The dark clothing style: a separate approach
Generally speaking, people who are interested in fashion fall into two categories:
- Those who dress for themselves, for the gaze of others or to highlight their body, that is to say according to a “decorative” approach ;
- Those who see fashion as an artistic expression, with the multitude of intellectual approaches that this can induce, but always in a purely abstract way. The latter are less interested in the image they send than in the concept preceding it.
Obviously, for such a cutting-edge style, substantial stylistic prerequisites are necessary:
- Understand the different goth styles - street goth, goth-ninja, goth-experimental - in a thoughtful way (not like the latest guy from Hypebeast fan of A$AP Rocky );
- Master cuts, materials and colors, as well as the general balance of an outfit. Be careful, this is about going much further than simply having a “fit” silhouette;
- Make a clean sweep of all this knowledge to approach it from a completely different angle, more conceptual than pragmatic;
- Mix domains. Once the necessary parallels with other artistic fields are well established (anatomy, architecture, sculpture or even philosophy), apply them to the construction of a clothing style. And that’s the most exciting part of this style 😉
This in-depth knowledge of several areas is the first obstacle between the dark style and you.
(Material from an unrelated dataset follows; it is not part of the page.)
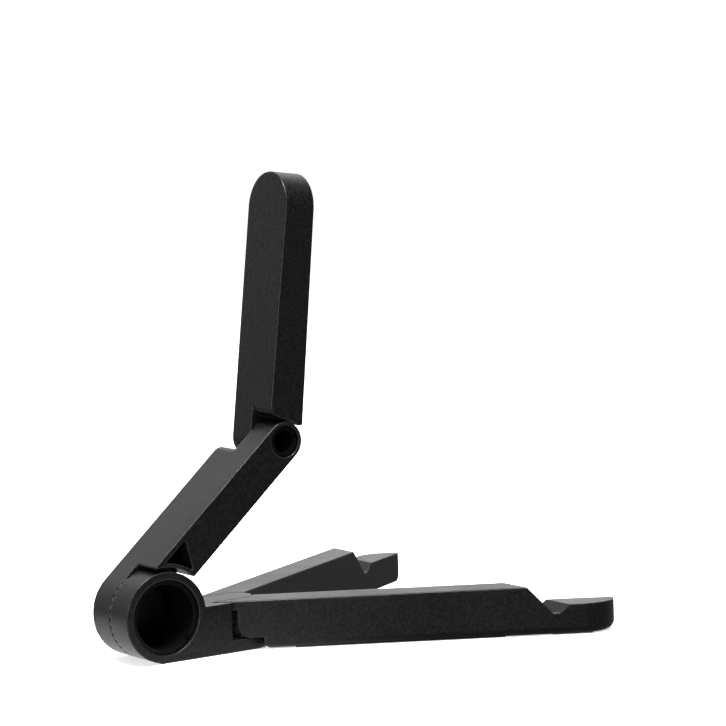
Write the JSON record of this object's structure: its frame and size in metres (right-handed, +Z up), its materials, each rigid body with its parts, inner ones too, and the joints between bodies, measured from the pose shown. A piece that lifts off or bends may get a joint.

Why is the dark style difficult to access?
This style has a second difficulty: it is the deconstruction process.
The dark style is what contemporary art was compared to classical art: a theory of the abstraction of matter (architecture, fashion), but also of the body.
You must therefore have the stylistic and physical bases (geometry for architecture, anatomy for fashion) to then deconstruct them.
Dark: for which body types?
This approach therefore requires a well-built body, responding more or less to the canons of beauty and classic proportions. It is therefore a difficult style for the larger and less athletic among us.
As Rick Owens said:
"Taking care of your body is the fashion of modern times. No outfit will make you look as good, make you feel as good, as having a healthy body. Buy less clothes and go to the gym instead."
This is how Lad Musician , a Japanese brand inspired by the looks of rockstars from the 70s, mixed with Japanese sauce, specifically produces clothes for people with specific measurements: over 1.77m, less than 65kg, narrow hips and shoulders . Suffice to say that this does not concern everyone.
An expensive style...
Last obstacle: the price.
It is a style without compromise, neither physical nor conceptual - since it is already an intellectual approach in itself - nor qualitative.
For this reason, most dark designers are unaffordable to ordinary mortals : a Damir Doma t-shirt, the brand's entry-level item, costs nearly 400 euros.
Nevertheless, the price, as long as one accepts it, is perfectly justified in the treatment and the absolutely unique materials of the piece. You have to touch the seams of a Carol Christian Poell coat to understand it.
We must also understand that these creative approaches target so many niche markets, with limited potential, even on a global scale.
The slow development of collections, often artisanal production and the limited market size are also factors that push prices up, even very high...
The diversity of dark style, between fashion and design
Each dark designer has their own universe, which makes the assembly of pieces from one designer to another quite limited - apart from some, which are quite basic (for dark...) to be combined without problems.
For example, the general shape of "drop crotch" pants (with a very low crotch, editor's note) will vary relatively little from one designer to another, apart from possible additions or variations (tightening straps, shapes and locations of pockets, over-skirt, etc.). This piece will therefore be a little more versatile.
Carol Christian Poell expresses it well:
“The term avant-garde has been completely overused. Avant-garde thinking is a solitary and pioneering act by its very nature. The exact French translation is “ahead of the troop”, before the mass or the crowd, which implies that nothing avant-garde will ever be fashionable.”
De facto, no avant-garde thought truly agrees with another, since it is the expression of a personal universe and its own vision of the world.
A microcosm of distinct dark creators
Thus, no dark “style” is truly compatible with another, because they are all the result of different conceptions, materialized in clothing.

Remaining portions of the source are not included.